I feel sorry for the guy who took over our room. He was chosen from more than 30 people who viewed our room for some reasons. Like hubby, he looked terribly bookish and a new kid in town. He was lucky though, we were around, and they did not cheat him an extra £10 per week. But of course, he must have been surprised (by now) that one half of the professional couple is actually a "painter"-not that kind which contribute works to the National Gallery.. The doctor who had implied she was a medical lecturer is actually working as a masseur/"carer"/phlebotomist.

We had a really beautiful place, but housemates from hell

Sunday, December 03, 2006

Life as a tenant-a price to pay to roam the world

"If you want to roam the world, you got to put up with the life as a tenant, ie renting your home."

That is what I have been telling myself, bravely. Sigh.. at one point, I almost cried on my while walking home, thinking how every step would bring me closer to a hell hole, a toxic home which might do unrepairable damage to my health, both in the near future and in years to come.

The mould is still there, and it still bothers me. With the advice of people from CAB, we managed to coaxed/persuade/threatened (haha) landlord to come and check it out and do something about it, and not just push the blame to "the way we live".

It was very clear when they came in, that we live in horrible conditions. Just look at the way his wife and son rubbed their noses!!

They brought along their dehumidifier, and the indicator showed how damp the flat is was! The readiniwas high seventies, when teh humidity outside is only in the sixties!
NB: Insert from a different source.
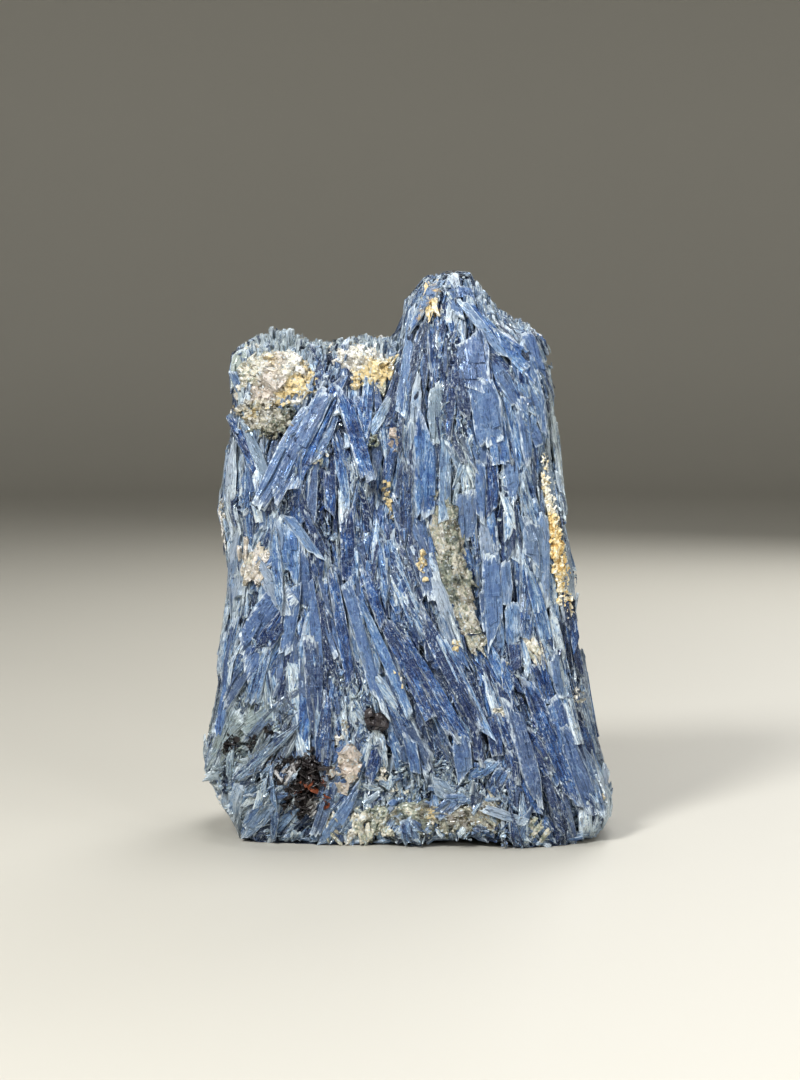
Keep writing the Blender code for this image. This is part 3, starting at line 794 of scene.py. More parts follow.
def lay(strands, pattern):
    """The points of a pattern's copies along the strands, and the copies' grain, shape and stain values."""
    rng = np.random.default_rng(len(strands))
    across_unit, out_unit, along_unit = (pattern.points[None, :, axis, None] for axis in range(3))
    run = strands.high - strands.low
    bow = 2 * (strands.high + strands.low - 2 * strands.middle)
    centre = strands.middle[:, None] + run[:, None] * along_unit + bow[:, None] * along_unit ** 2
    out = unit(strands.out[:, None] + (strands.out_high - strands.out_low)[:, None] * along_unit)
    along = unit(run)[:, None]
    out = square(out, along)
    across = np.cross(out, along)
    width, thickness, length = (strands.size[:, None, axis, None] for axis in range(3))
    slant_low, slant_high, keep_low, keep_high = (strands.trim[:, None, axis, None] for axis in range(4))
    high, low = np.clip(along_unit * 2, 0, 1) ** 3, np.clip(-along_unit * 2, 0, 1) ** 3
    narrow = 1 - (1 - keep_high) * high - (1 - keep_low) * low
    skew = across_unit * width * (slant_high * high + slant_low * low)
    lift = strands.lift[:, None, None] + strands.pitch[:, None, None] * along_unit
    points = centre + across * across_unit * width * narrow + along * skew
    points += out * (out_unit * thickness * narrow + lift)
    points += across * rng.normal(0, ROUGH_EDGES, across_unit.shape[1:]) * width
    points += rng.normal(0, 0.05, points.shape) * np.minimum(width, thickness)
    looks = strands.looks[:, None]
    ones = np.ones_like(points[:, :, 0:1])
    grain = np.concatenate([
        across_unit * width + out_unit * thickness, along_unit * length, looks[:, :, 4:5] * ones], axis=2)
    shape = np.concatenate([across_unit * ones, along_unit * ones, looks[:, :, 0:1] * ones], axis=2)
    return points, grain, shape, looks[:, :, 1:4] * ones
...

That was with the windows slightly open, and the heaters blasting away.

They also found dampness in the loft, and promised us to call the management of the estate to check it out. They did not give very conclusive answers to what they are going to do with the broken/loose tiles which logs water in the bathroom, and the faulty washing machine. (Typical of LANDLORD, very very unwilling to fork $$$ or £££ for anything!!!)

Hope it will all turn out well. With the dehumidifier cum air purifier on, this place is more livable. I am less itchy, sneezy, and cough less. From last afternoon to the time before we went to bed (about 12), the dehumidifer extracted about 3 litres of water (some our small flat!!), and it is still going crazy trying to extract more. I shudder when I think of the electricity bills. 400W machine, running 24 hours a day. No joke.